Smell You Later?

mouse2

Just what is a mouse looking for when it sniffs around the floorboards in your attic? He or she might be attracted by darcin, a pheromone found in the urine of male mice. Your murine roommate might also be exploring an area where this beguiling protein, named for Mr. Darcy of Pride and Prejudice fame, used to be.

In study published this week in Science, biologists lead by Professor Jane Hurst at the University of Liverpool in England show that both male and female house mice will remember the location of darcin, even after any trace of it has been removed.

“This attraction to the place they remember is just as strong as attraction to the scent itself,” explains Hurst in a press release from the university. Indeed both male and female mice will remember and spend significantly more time at a site where either male urine or darcin alone used to be. They can even remember this location for up to a fortnight after just a single visit. However, once a mouse revisits a place, and discovers that the scent is no longer there, it will not remember the spot on subsequent visits.

Darcin is not volatile like some of the other scented components of urine, so the mice have to get up close and personal in order to feel its effects. In fact, in the absence of darcin, a female mouse does not respond to any of the airborne aromas of a potential mate’s leavings. While a male mouse will recognize a competitor’s airborne odors as different from his own even without darcin around, he will not remember its location in the future.

In addition to promoting the memory of a specific place, darcin can prompt female mice to learn an individual male’s scent. They will then be drawn to that scent, and not to the scent of another male, after darcin has been removed.

This pheromone-inspired learning and memory behavior has not been widely recognized before and is both “reliable and rapid”, say the biologists. Darcin may therefore provide a new handle for scientists to study what happens in the mouse brain when a memory is formed. For now, however, darcin will only serve to tell your upstairs neighbor that there was a friend nearby.

From:
S. A. Roberts, A. J. Davidson, L. McLean, R. J. Beynon, and J.L. Hurst, “Pheromonal Induction of Spatial Learning in Mice”, Science, 2012, 338 (6113), 1462-1465,  doi: 10.1126/science.1225638

University Press Release

More Questions? Leave a comment!

4 thoughts on “Smell You Later?

  1. It’s interesting that a male mouse is attracted to the smell of another male instead of being repelled or alerted by it in a territorial sense.

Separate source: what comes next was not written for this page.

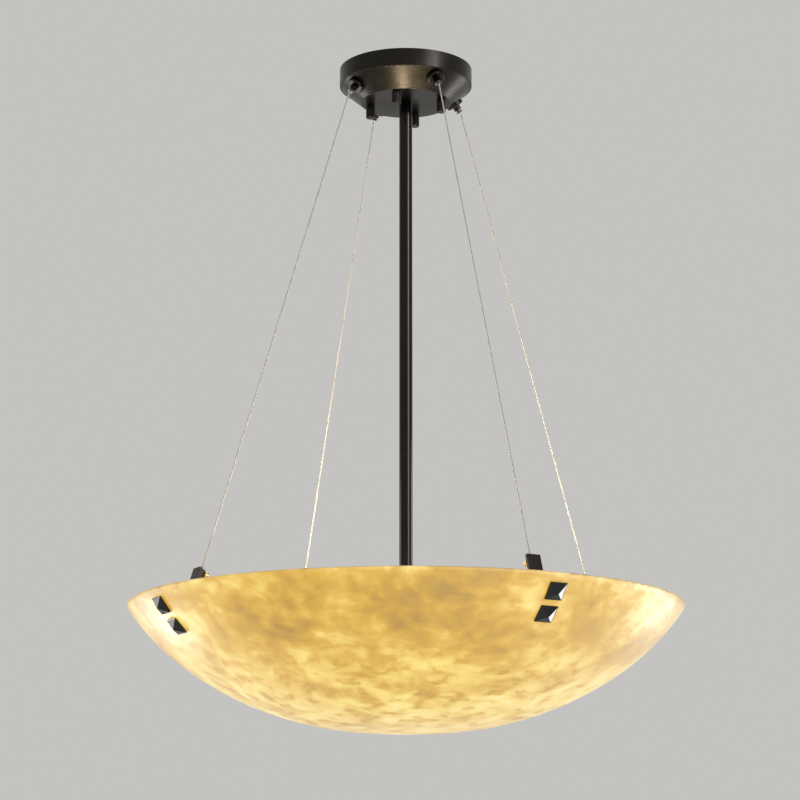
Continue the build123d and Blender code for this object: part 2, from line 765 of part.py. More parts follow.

    1. Ah, yes. Well, it seems that male mice are very competitive, and competition can be complicated. The authors say in the paper that the male mice are “are strongly motivated to monitor and countermark signals from potential competitors, particularly those within a competitive male’s own scent-marked territory.” This is backed up by this paper: http://onlinelibrary.wiley.com/doi/10.1002/bies.20147/abstract;jsessionid=27CAB81239ED73943DA62AD5E4135EDE.d02t03

      My interpretation is that because none of the male mice really have a claim to the territory around the petri dish, they countermark in order to stake a claim/assert their dominance. Memory of the place allows them to keep tabs on it to make sure that their smell will dominate. I also gather that a female mouse is attracted to a specific male’s scent markers because they signal that he is powerful enough to hold down his own territory, and therefore makes a desirable mate. This is what motivates territorialism in male mice in the first place.